O maior fenômeno religioso das Treze Colônias foi o Primeiro Grande Despertamento (1727-1743). Alguns de seus líderes iniciais foram o reformado holandês Theodore Frelinghuysen e o presbiteriano William Tennent. Porém, seus maiores expoentes foram o evangelista George Whitefield, já mencionado, e Jonathan Edwards (1703-1758), pastor congregacional em Northampton, Massachusetts. Edwards, um calvinista convicto, notabilizou-se por suas análises e descrições extremamente perspicazes do avivamento e é hoje considerado um dos maiores teólogos norte-americanos.
7. A IGREJA ORTODOXA
A igreja grega ou oriental sofreu um duro golpe com a queda de Constantinopla diante dos turcos, em 1453. Seu único teólogo notável por dois séculos foi Cirilo Lucar (†1638), que sofreu influências calvinistas e foi condenado pelo Sínodo de Jerusalém (1672). Esse sínodo afirmou posições semelhantes às do catolicismo tridentino. A igreja ortodoxa da Rússia foi controlada e oprimida pelos czares (= césares), especialmente os Romanovs. O Patriarcado de Moscou foi criado em 1588. A igreja russa revelou duas tendências opostas: de um lado, rigidez e formalismo (discutiu-se se o sinal da cruz devia ser feito com dois ou três dedos); de outro lado, reavivamento e vitalidade (misticismo, influência do pietismo alemão). Um grupo interessante de igrejas do Oriente Médio e do leste europeu são os “uniatas”, igrejas orientais que se uniram a Roma, mantendo características próprias.
IMPLICAÇÕES PRÁTICAS
Um aspecto interessante da história da igreja é o seu movimento pendular, ou seja, de ação e reação. Isso fica bem claro neste período, em que uma ênfase inicial no intelecto e na razão (ortodoxia, racionalismo) gerou uma reação oposta centrada na experiência e no sentimento (pietismo, avivamentos). Todavia, esses elementos não precisam ser opostos, irreconciliáveis. É possível, e mesmo desejável, ser um cristão fervoroso, piedoso, e ao mesmo tempo valorizar a cultura e o intelecto, pois Deus é o autor de ambas, a razão e a emoção, e devemos cultuá-lo e servi-lo com essas duas dimensões complementares da nossa personalidade. Sobre isso, ver: Alderi S. Matos, “Jonathan Edwards: teólogo do coração e do intelecto”, Fides Reformata 3:1 (jan.-jun. 1998), p. 72-86.

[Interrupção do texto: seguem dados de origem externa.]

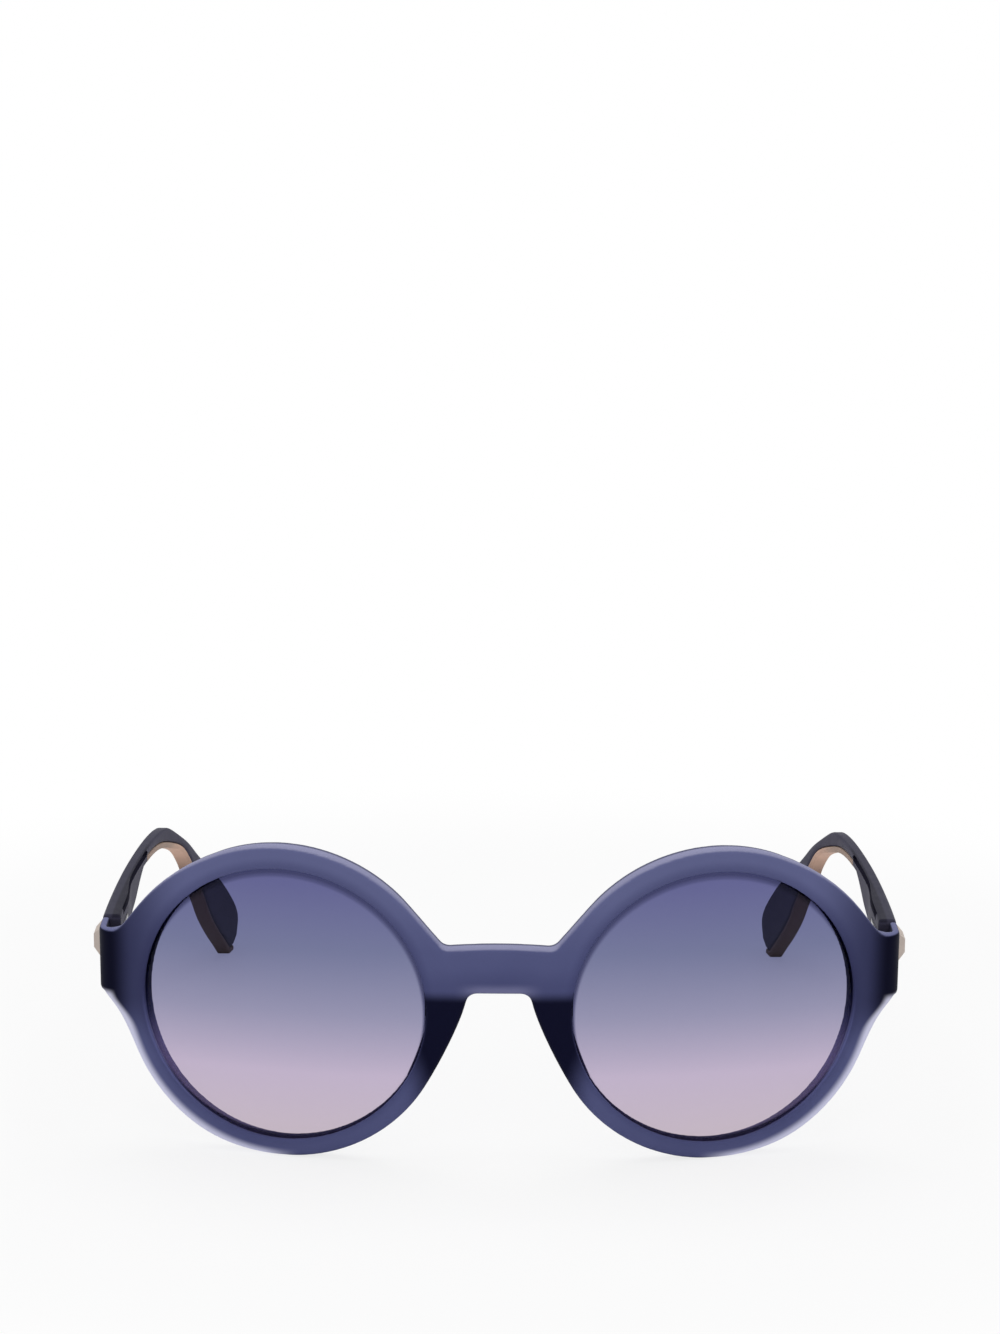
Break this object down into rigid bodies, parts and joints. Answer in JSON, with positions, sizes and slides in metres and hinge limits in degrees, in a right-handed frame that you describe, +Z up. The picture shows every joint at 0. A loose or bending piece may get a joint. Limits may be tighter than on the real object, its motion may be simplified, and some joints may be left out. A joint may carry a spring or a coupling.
{
  "type": "sunglasses",
  "caption": "Round sunglasses with a moulded plastic front, gradient tinted lenses, folding temples with curved ear tips, tan strips and tan plaques at the hinges.",
  "frame": {"origin": "bottom centre of the bounding box, on the floor between the rims and the temple tips", "axes": "+Z up, the front faces -Y, the temples run back towards +Y, the wearer's right side is at -X"},
  "size_m": [0.1534, 0.143, 0.0618],
  "materials": {
    "front_plastic": "frosted translucent navy, paler where light comes through the lower rims",
    "temple_plastic": "satin dark navy",
    "tan_plastic": "satin tan",
    "lens_tint": "polished, blue at the top fading to pink at the bottom",
    "hinge_metal": "bright metal"
  },
  "bodies": {
    "front": {"frame_front": "front_plastic", "lens_left": "lens_tint", "lens_right": "lens_tint", "front_hinge_left": "hinge_metal", "front_hinge_right": "hinge_metal", "hinge_pin_left": "hinge_metal", "hinge_pin_right": "hinge_metal", "front_leaf_screw_lower_left": "hinge_metal", "front_leaf_screw_lower_right": "hinge_metal", "front_leaf_screw_upper_left": "hinge_metal", "front_leaf_screw_upper_right": "hinge_metal"},
    "left_temple": {"temple_left": "temple_plastic", "tip_strip_left": "tan_plastic", "side_plaque_left": "tan_plastic", "temple_hinge_left": "hinge_metal", "temple_leaf_screw_front_left": "hinge_metal", "temple_leaf_screw_rear_left": "hinge_metal"},
    "right_temple": {"temple_right": "temple_plastic", "tip_strip_right": "tan_plastic", "side_plaque_right": "tan_plastic", "temple_hinge_right": "hinge_metal", "temple_leaf_screw_front_right": "hinge_metal", "temple_leaf_screw_rear_right": "hinge_metal"}
  },
  "joints": [
    {"name": "left_fold", "type": "hinge", "parent": "front", "child": "left_temple", "pos_m": [-0.0693, -0.04775, 0.0359], "axis": [0, 0, -1], "range_deg": [0, 86]},
    {"name": "right_fold", "type": "hinge", "parent": "front", "child": "right_temple", "pos_m": [0.0693, -0.04775, 0.0359], "axis": [0, 0, 1], "range_deg": [0, 82]}
  ]
}
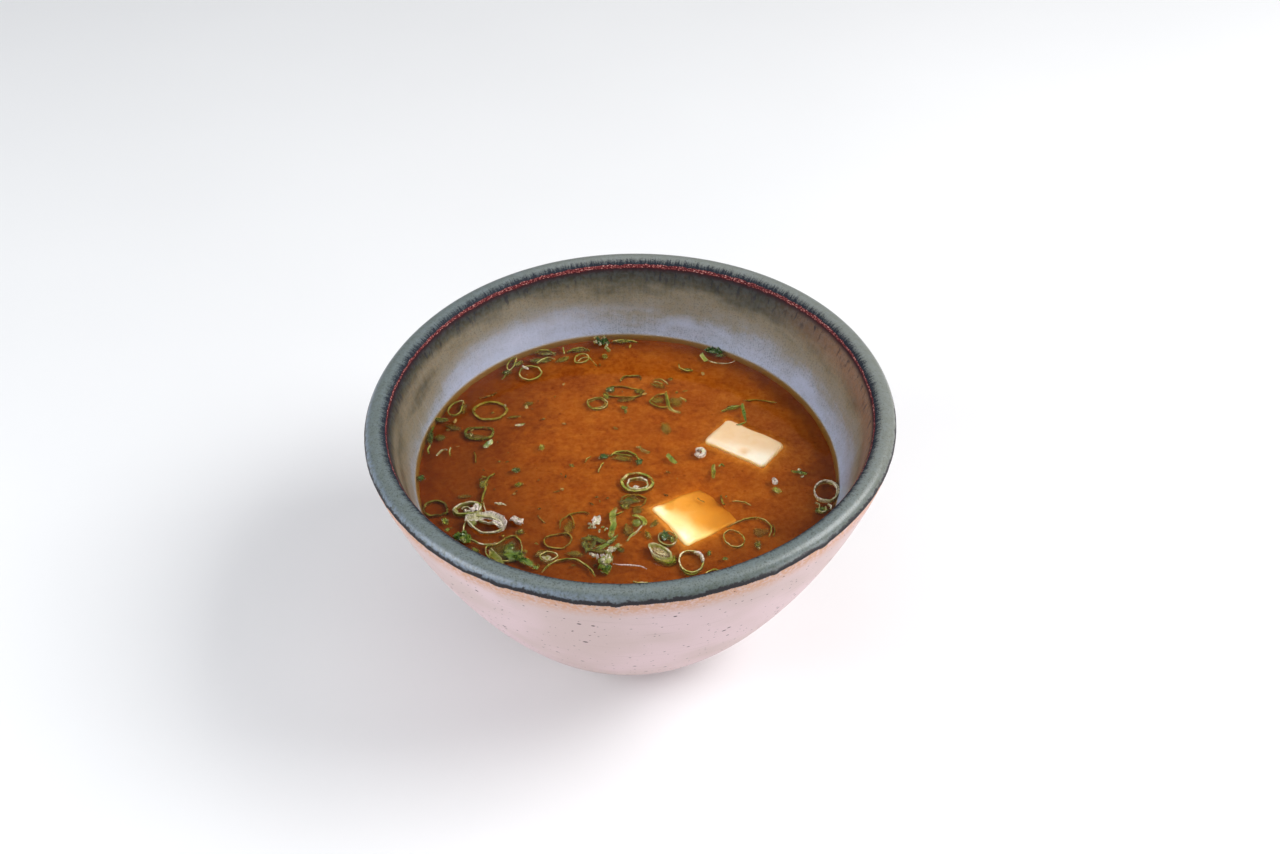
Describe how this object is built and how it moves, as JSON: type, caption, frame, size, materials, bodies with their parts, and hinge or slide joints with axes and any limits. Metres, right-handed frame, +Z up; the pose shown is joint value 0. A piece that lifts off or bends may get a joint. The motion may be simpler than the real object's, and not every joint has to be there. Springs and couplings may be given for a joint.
{
  "type": "miso soup",
  "caption": "Hand-thrown stoneware bowl with a grey-green glazed rim and bare speckled clay outside, full of cloudy miso soup with tofu cubes and scallion rings.",
  "frame": {"origin": "centre of the bowl's foot, on the table", "axes": "+Z up out of the bowl's mouth; -Y towards the person who eats from it; +X is the side where the rim stands highest"},
  "size_m": [0.13, 0.1299, 0.0728],
  "materials": {
    "glazed_stoneware": "satin",
    "miso_broth": "gloss",
    "tofu": "satin",
    "scallion": "satin"
  },
  "bodies": {
    "root": {"bowl": "glazed_stoneware", "soup": "miso_broth", "tofu_back": "tofu", "tofu_front": "tofu", "scallion_ring_left": "scallion", "scallion_ring_left_small": "scallion", "scallion_ring_centre": "scallion", "scallion_ring_front": "scallion", "scallion_ring_front_right": "scallion", "scallion_ring_right": "scallion"}
  },
  "joints": []
}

Os grandes avivamentos deste período revelam outra realidade importante. A genuína experiência religiosa transcende o plano pessoal e individual para alcançar e beneficiar toda a sociedade. Pietistas, evangélicos, metodistas e outros grupos acentuavam a necessidade de conversão e comunhão com Deus, mas também se envolveram amplamente em atividades como educação, ação social e missões.